La grève générale en Grèce contre le plan d'austérité draconien a dégénéré en violences qui ont fait au moins trois morts mercredi, renforçant l'inquiétude des Bourses mondiales qui chutaient sur fond de crainte d'une contagion de la crise.

Le président grec Carolos Papoulias a même averti que son pays était «au bord du gouffre» après ces violences meurtrières, survenues en marge d'une manifestation contre les mesures d'austérité, qui a rassemblé environ 30 000 personnes à Athènes selon la police, plus selon les organisateurs.

«Nous avons tous la responsabilité de ne pas faire le pas de trop, qui nous précipiterait dans le vide», ajouté le chef de l'État.

Des groupes de jeunes s'en sont pris aux forces de l'ordre et à des magasins et des banques du centre-ville. Un immeuble abritant une agence bancaire a été incendié à coups de cocktails molotov, coinçant une vingtaine de personnes à l'intérieur. Au moins trois d'entre elles, deux femmes et un homme, ont péri dans les flammes, a annoncé la police.

Deux bâtiments administratifs du centre d'Athènes ont également été incendiés, et des incidents ont aussi eu lieu à Salonique (Nord), deuxième ville du pays, où 20 000 personnes ont défilé, selon la police.

«Ce n'est que le début d'une grande guerre, lançait une manifestante, Hélène, bandeau rouge autour de la tête.

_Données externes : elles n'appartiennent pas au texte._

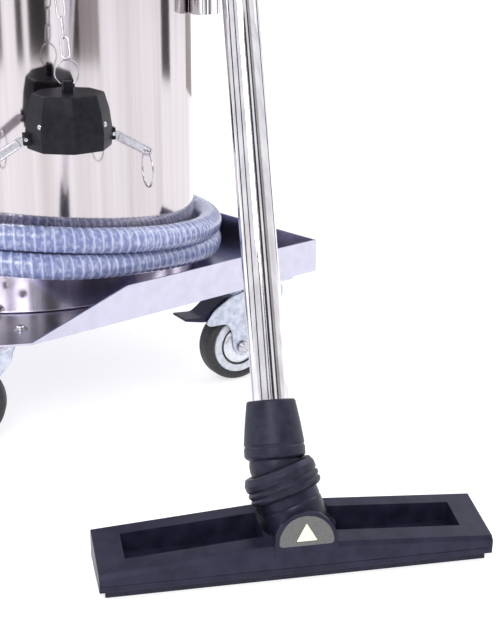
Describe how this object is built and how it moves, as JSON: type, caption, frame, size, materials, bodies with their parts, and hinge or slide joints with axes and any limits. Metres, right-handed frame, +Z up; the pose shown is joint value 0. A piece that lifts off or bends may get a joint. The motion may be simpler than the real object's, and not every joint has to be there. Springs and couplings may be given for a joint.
{
  "type": "shop vacuum",
  "caption": "Wheeled wet-and-dry shop vacuum: a stainless tank on a castor tray, with a coiled ribbed hose, a chromed wand, a wide floor tool and a chained dust cap.",
  "frame": {"origin": "on the floor under the middle of the object's box, measured without the hose", "axes": "+Z up, +Y towards the back flange of the tray, +X towards the floor tool"},
  "size_m": [1.1339, 0.6526, 1.2139],
  "materials": {
    "tray_steel": "bright stainless sheet, flanges almost white, floor mirror-like",
    "tank_steel": "mirror-polished stainless with faint vertical grain",
    "zinc": "bright bluish zinc plate",
    "chrome_tube": "polished chrome tube",
    "ring_steel": "bright plated wire and stamped steel",
    "black_plastic": "satin black moulded plastic",
    "soft_rubber": "matt black rubber",
    "tyre_rubber": "black non-marking tread",
    "wheel_grey": "pale grey moulded wheel centre",
    "hose_vinyl": "translucent blue-lavender ribbed vinyl",
    "filter_paper": "pleated filter paper",
    "red_plastic": "glossy red switch"
  },
  "bodies": {
    "machine": {"tray": "tray_steel", "tank": "tank_steel", "inlet_adapter": "zinc", "tube_holder": "tank_steel", "tank_gasket": "soft_rubber", "head_base": "black_plastic", "head_cover": "black_plastic", "suction_motor": "wheel_grey", "filter_cartridge": "filter_paper", "float_cage": "black_plastic", "chain_anchor": "zinc", "latch_front_bracket": "zinc", "latch_rear_bracket": "zinc", "swivel_elbow": "black_plastic", "swivel_collar": "black_plastic", "wand_cuff": "soft_rubber", "wand": "chrome_tube", "wand_holder": "zinc", "hand_tube": "chrome_tube", "hose_coil": "hose_vinyl", "hose_inlet_run": "hose_vinyl", "hose_wand_run": "hose_vinyl", "hose_cuff": "soft_rubber", "hose_coupler": "black_plastic", "castor_rear_right_plate": "zinc", "castor_rear_left_plate": "zinc", "castor_front_right_plate": "zinc", "castor_front_left_plate": "zinc"},
    "swivel_rear_right": {"castor_rear_right_fork": "zinc"},
    "wheel_rear_right": {"castor_rear_right_tyre": "tyre_rubber", "castor_rear_right_hub": "wheel_grey"},
    "pedal_rear_right": {"castor_rear_right_pedal": "black_plastic"},
    "swivel_rear_left": {"castor_rear_left_fork": "zinc"},
    "wheel_rear_left": {"castor_rear_left_tyre": "tyre_rubber", "castor_rear_left_hub": "wheel_grey"},
    "pedal_rear_left": {"castor_rear_left_pedal": "black_plastic"},
    "swivel_front_right": {"castor_front_right_fork": "zinc"},
    "wheel_front_right": {"castor_front_right_tyre": "tyre_rubber", "castor_front_right_hub": "wheel_grey"},
    "swivel_front_left": {"castor_front_left_fork": "zinc"},
    "wheel_front_left": {"castor_front_left_tyre": "tyre_rubber", "castor_front_left_hub": "wheel_grey"},
    "cap": {"dust_cap": "black_plastic", "cap_ring_top": "ring_steel", "cap_chain": "ring_steel"},
    "lever_right": {"cap_lever_right": "ring_steel"},
    "pull_right": {"cap_ring_right": "ring_steel"},
    "lever_left": {"cap_lever_left": "ring_steel"},
    "pull_left": {"cap_ring_left": "ring_steel"},
    "latch_front": {"latch_front_lever": "zinc"},
    "latch_rear": {"latch_rear_lever": "zinc"},
    "rocker": {"power_switch": "red_plastic"},
    "fan": {"motor_impeller": "ring_steel", "motor_shaft": "zinc"},
    "float": {"float_ball": "wheel_grey"},
    "floor_tool": {"tool_body": "black_plastic", "strip_frame": "black_plastic", "squeegee_front": "soft_rubber", "squeegee_rear": "soft_rubber"}
  },
  "joints": [
    {"name": "castor_rear_right_swivel", "type": "hinge", "parent": "machine", "child": "swivel_rear_right", "pos_m": [-0.0124, 0.23232, 0.13], "axis": [0, 0, 1], "continuous": true},
    {"name": "castor_rear_right_roll", "type": "hinge", "parent": "swivel_rear_right", "child": "wheel_rear_right", "pos_m": [-0.01926, 0.19698, 0.05], "axis": [0.9816, -0.1908, 0], "continuous": true},
    {"name": "castor_rear_right_brake", "type": "hinge", "parent": "swivel_rear_right", "child": "pedal_rear_right", "pos_m": [-0.02117, 0.18716, 0.1173], "axis": [0.9816, -0.1908, 0], "range_deg": [0, 8]},
    {"name": "castor_rear_left_swivel", "type": "hinge", "parent": "machine", "child": "swivel_rear_left", "pos_m": [-0.5124, 0.23232, 0.13], "axis": [0, 0, 1], "continuous": true},
    {"name": "castor_rear_left_roll", "type": "hinge", "parent": "swivel_rear_left", "child": "wheel_rear_left", "pos_m": [-0.50863, 0.19652, 0.05], "axis": [0.9945, 0.1045, 0], "continuous": true},
    {"name": "castor_rear_left_brake", "type": "hinge", "parent": "swivel_rear_left", "child": "pedal_rear_left", "pos_m": [-0.50759, 0.18657, 0.1173], "axis": [0.9945, 0.1045, 0], "range_deg": [0, 8]},
    {"name": "castor_front_right_swivel", "type": "hinge", "parent": "machine", "child": "swivel_front_right", "pos_m": [-0.0504, -0.16468, 0.13], "axis": [0, 0, 1], "continuous": true},
    {"name": "castor_front_right_roll", "type": "hinge", "parent": "swivel_front_right", "child": "wheel_front_right", "pos_m": [-0.07256, -0.19305, 0.05], "axis": [0.788, -0.6157, 0], "continuous": true},
    {"name": "castor_front_left_swivel", "type": "hinge", "parent": "machine", "child": "swivel_front_left", "pos_m": [-0.4744, -0.16468, 0.13], "axis": [0, 0, 1], "continuous": true},
    {"name": "castor_front_left_roll", "type": "hinge", "parent": "swivel_front_left", "child": "wheel_front_left", "pos_m": [-0.46208, -0.19851, 0.05], "axis": [0.9397, 0.342, 0], "continuous": true},
    {"name": "cap_swing", "type": "hinge", "parent": "machine", "child": "cap", "pos_m": [-0.03647, -0.06141, 0.596], "axis": [0.9336, -0.3584, 0], "range_deg": [-20, 20]},
    {"name": "cap_lever_right_turn", "type": "hinge", "parent": "cap", "child": "lever_right", "pos_m": [0.02511, -0.02934, 0.375], "axis": [0.9336, -0.3584, 0], "range_deg": [0, 90]},
    {"name": "cap_ring_right_hang", "type": "hinge", "parent": "lever_right", "child": "pull_right", "pos_m": [0.04001, 0.00946, 0.351], "axis": [0.9336, -0.3584, 0], "range_deg": [-100, 60]},
    {"name": "cap_lever_left_turn", "type": "hinge", "parent": "cap", "child": "lever_left", "pos_m": [-0.01216, -0.12644, 0.375], "axis": [-0.9336, 0.3584, 0], "range_deg": [0, 90]},
    {"name": "cap_ring_left_hang", "type": "hinge", "parent": "lever_left", "child": "pull_left", "pos_m": [-0.02706, -0.16525, 0.351], "axis": [-0.9336, 0.3584, 0], "range_deg": [-100, 60]},
    {"name": "latch_front_open", "type": "hinge", "parent": "machine", "child": "latch_front", "pos_m": [-0.14627, -0.19308, 0.648], "axis": [0.8829, 0.4695, 0], "range_deg": [0, 110]},
    {"name": "latch_rear_open", "type": "hinge", "parent": "machine", "child": "latch_rear", "pos_m": [-0.32224, 0.26532, 0.648], "axis": [-0.9703, -0.2419, 0], "range_deg": [0, 110]},
    {"name": "switch_rock", "type": "hinge", "parent": "machine", "child": "rocker", "pos_m": [-0.3224, 0.02532, 0.9014], "axis": [0, 1, 0], "range_deg": [-7, 0]},
    {"name": "fan_spin", "type": "hinge", "parent": "machine", "child": "fan", "pos_m": [-0.2624, 0.02532, 0.73105], "axis": [0, 0, 1], "continuous": true},
    {"name": "float_rise", "type": "slide", "parent": "machine", "child": "float", "axis": [0, 0, 1], "range_m": [0, 0.06]},
    {"name": "tool_turn", "type": "hinge", "parent": "machine", "child": "floor_tool", "pos_m": [0.4242, -0.10308, 0.03], "axis": [0, 0, 1], "range_deg": [-45, 80]}
  ]
}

Le gouvernement ne va pas reculer avec une seule journée de grève», a renchéri Jim Zach, comptable dans la fonction publique.

Le premier ministre Georges Papandréou a dénoncé un «brutal acte meurtrier», défendant une fois de plus les «décisions difficiles et responsables» prises «pour sauver le pays».

Les manifestations visaient à dénoncer le train de mesures - baisse de salaires et retraites, et hausses de taxes notamment - adopté par le gouvernement socialiste pour obtenir 110 milliards d'aide des seize pays de la zone euro (80 milliards) et du FMI (30 milliards) afin de sauver de la faillite le pays étranglé par une dette colossale.

Les députés belges ont à cet égard adopté mercredi un projet de loi qui autorise la Belgique à prendre part au plan européen d'aide à la Grèce, en prêtant environ un milliard d'euros la première année.

C'est dans ce contexte que le vice-président américain Joe Biden a quitté mercredi Washington pour l'Europe, où il doit prononcer un important discours à Bruxelles.

La situation grecque est surveillée de très près, car nombre d'autres pays, notamment dans la zone euro, ont laissé filer les déficits publics depuis 2008 pour faire face à la crise économique mondiale.

Les conséquences possibles des violences sur le plan de rigueur et la crainte persistante d'une contagion à d'autres pays européens plombait toujours les places financières, d'autant que l'agence de notation Moody's a annoncé mercredi qu'elle envisageait d'abaisser la note du Portugal.

La Bourse d'Athènes a plongé de 3,91%, celle de Madrid de 2,27%, l'Espagne étant considérée par les marchés comme le prochain maillon faible. Londres (-1,28%), Paris (-1,44%) ou Francfort (-0,81%) ont fait pâle figure, entraînant Wall Street qui a ouvert en baisse.

L'euro, lui, poursuivait sa descente aux enfers, sous les 1,29 pour un dollar, au plus bas depuis mars 2009.

Le premier ministre français François Fillon a toutefois assuré que «l'attaque spéculative» contre l'euro allait «échouer» et que la zone euro était «solide».

Quant au commissaire européen aux Affaires économiques, Olli Rehn, il a voulu rassurer sur le sort de l'Espagne, affirmant que Madrid n'avait pas besoin d'une aide similaire à celle accordée la Grèce.

Le chef de file des ministres des Finances de la zone euro, le Luxembourgeois Jean-Claude Juncker, a lui aussi écarté tout risque de «contagion», tout comme l'idée d'un éclatement de la zone euro.

Le chef du gouvernement socialiste espagnol, José Luis Rodriguez Zapatero, a de son côté promis que Madrid respecterait «strictement» son plan de réduction des déficits publics à 3% du PIB en 2013, contre 11,2% actuellement.

Face à la tornade financière, de nombreuses voix ont appelé à davantage de discipline dans les pays de la zone euro.

La chancelière allemande Angela Merkel, qui a longtemps traîné des pieds sur l'aide à la Grèce, a ainsi demandé le renforcement du Pacte de stabilité de l'UE, censé notamment limiter les déficits publics, et plaidé pour une «procédure de défaut de paiement organisé» pour les États de la zone euro.

La Commission européenne s'est dite favorable à un tel «renforcement» et des réformes en ce sens devraient être discutées au sommet extraordinaire des dirigeants de la zone euro vendredi à Bruxelles.